All of these definitions are helpful, but I’m not sure they get at exactly what faith is. According to some, faith is a belief. A belief is a thought that we think over and over again.

Others describe faith as a feeling. This makes sense, too. A hint that faith is a feeling (aka an emotion), is that it’s described with one word. We usually use a single word to describe emotions: happy, angry, sad, frustrated, gleeful. So that it’s one word is a good sign that faith is a feeling.

But faith is also described as an action. Focus on the family, a Christian-based organization, for example, says that faith means acting on what God says in spite of our opinions, our experience, or our education. In other words, faith can mean taking actions that aren’t in accordance with the way your own brain would have you go, and that’s certainly an interesting way to look at things. If you want to make a paradigm shift, that involves going against your own current opinions, education, and experiences, and so this reveals why faith is critical in making a paradigm shift.

So is faith just a belief, a feeling, or an action? Is it all of those three things? I think it goes beyond even those three things. Last night I experienced faith as a vision. I was in church for a relative of my family, it was a funeral. We were all standing and listening to the song Love can Build a Bridge. Some were even singing along, and I had a vision of myself in that moment, swimming in the ocean, feeling completely weightless and happy. In this vision, I was at my ideal weight and healthy and strong and healed, and I felt on a deep level that all of this was possible for me.

This vision about being at my ideal weight may seem a little shallow to have in church, but it cut through all layers of my being. It didn’t feel shallow at all. It took my breath away. I literally felt that I was moving toward light, in more ways than one. I felt that I was moving towards a lighter body, a lighter way of being in the world, a lighter way of seeing thing, the ability to swim in that way, which I thus far can’t really do anymore since my hiking injury from a few years ago. Experiencing that vision, I just felt light in every sense of the word, and I started weeping in church. Fortunately we were at a funeral so no one thought that this was especially weird, but it was one of the more profound experiences of my life so I thought I would share it with you.

This moment felt like it was a key part of my weight-loss story. In every story, there’s an all-is-lost moment that’s sharpened or intensified by what screenplay instructor Blake Snyder calls the whiff of death. The whiff of death signals the death of the old way that doesn’t work, and the character finds a new way that does work. This is the integration concept or the third way that I spoke about, I think in Episode 42. When I had this vision, it felt like that’s what was happening. Because I was standing there at the funeral, before I had the vision thinking, there’s going to be a bunch of snacks after the funeral. I don’t want to overeat them, but I do want to overeat them, my mind was going in a million circles. And then I had this vision, and suddenly I had no interest in the snacks and whether I was or wasn’t going to eat them. I just had a picture of something far bigger and more satisfying than the snacks that the church ladies were putting out.

So the question is, where did this vision come from, as I was standing in the church listening to Love will Build a Bridge during the funeral?

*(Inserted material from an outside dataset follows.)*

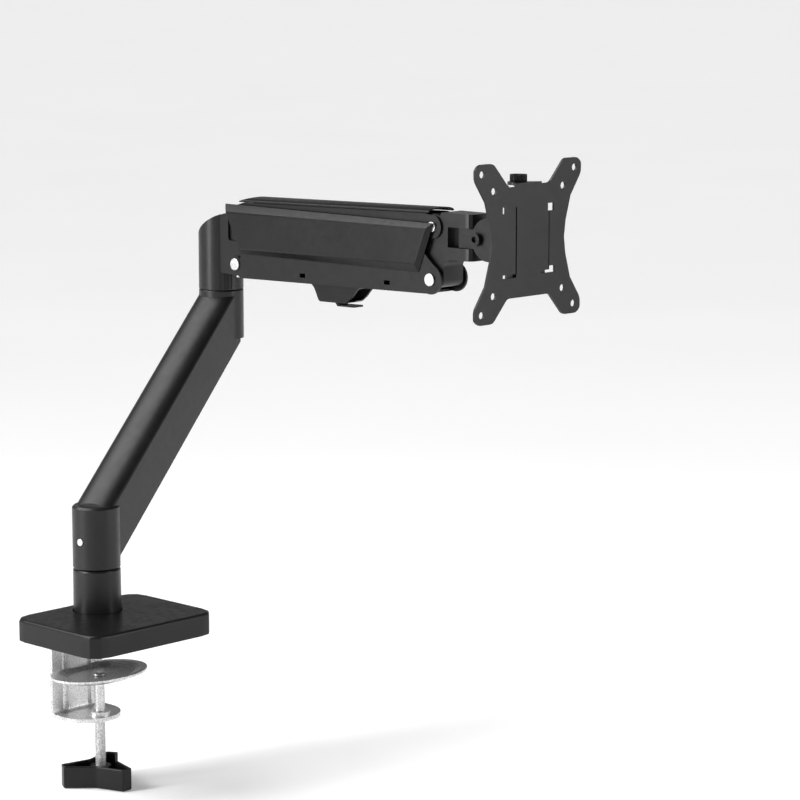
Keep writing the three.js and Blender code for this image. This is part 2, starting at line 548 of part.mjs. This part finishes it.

Did it come from God? Did I conjure it up myself? Did it come from Naomi and Wynona Judd? We can’t possibly know for sure.

Whatever any one of us believes about the source of this vision, whether it came from God or my own brain or the Judds, we believe out of faith. Maybe some people won’t believe it happened at all. Maybe they’ll think I’m not being truthful about it, or that it was a delusion.

Faith is a delusion

And this illustrates a very important point. Faith, in the minds of some and in whatever context, is a delusion. If you believe you can reach your dream weight, some people will say you’re delusional. If you believe you can build your dream business, some people will say you’re delusional. If you have a strong faith in God or the Judds or yourself or the power of your own mind, and you get a vision at a funeral one night in church, some will definitely say you’re delusional.

But the faithful believe anyway. They believe and they feel and they act, all out of faith. In this respect, faith feels a lot like waterskiing. It’s the only sport I was every really good at besides running so stay with me here. When you’re first starting out as a water-skier, you’re on two skis. But as you improve, you put more weight on one ski, and let weight off of the other, until eventually you just kick off that extra ski and you’re skiing slalom, where you have so much more control, and where it’s infinitely more fun.

This is how I view faith. You have a belief that you can do it, even though you’ve never done it before, until eventually you’ve kicked away all that’s unnecessary, just let it go in the wake of your past, and then it’s just you, skiing in the sun and the wind and the spray of the water because you had the faith that you could do it.

How do you get this beautiful delusion for yourself? You focus on it. You put yourself in places where it can happen. You join with other people. You go to the funerals. You celebrate the lives of your loved ones. You listen to music. You engage in life. You read. You consume story in every form: movies, novels, documentaries. I think faith goes deeper than our thoughts. I think faith involves connecting to something that is bigger than just you. I was hesitating to go to that funeral last night. I’m behind in my work, I have lots of work to do, and it was a stretch for me to go. But I went, and in being with a group of people, and in hearing the music and in celebrating the life of our loved one, I experienced a vision of faith. So I think faith comes not just from inside your own head. Your brain has to be open to receiving it, but I think you get it from engaging with other people, from expending your energy, and from engaging with life. We’ll talk a lot more next year on how to develop your faith. Those are my thought for today. However you get it, I want this beautiful delusion of faith for all of us, on Christmas Day, or whatever your holy day happens to be. I want you to believe, even if there’s no proof. And I hope you bring this faith with you into 2019, because we’re going to use it to make all of our dreams come true. I hope you’ll join me for that, and I thank you for listening.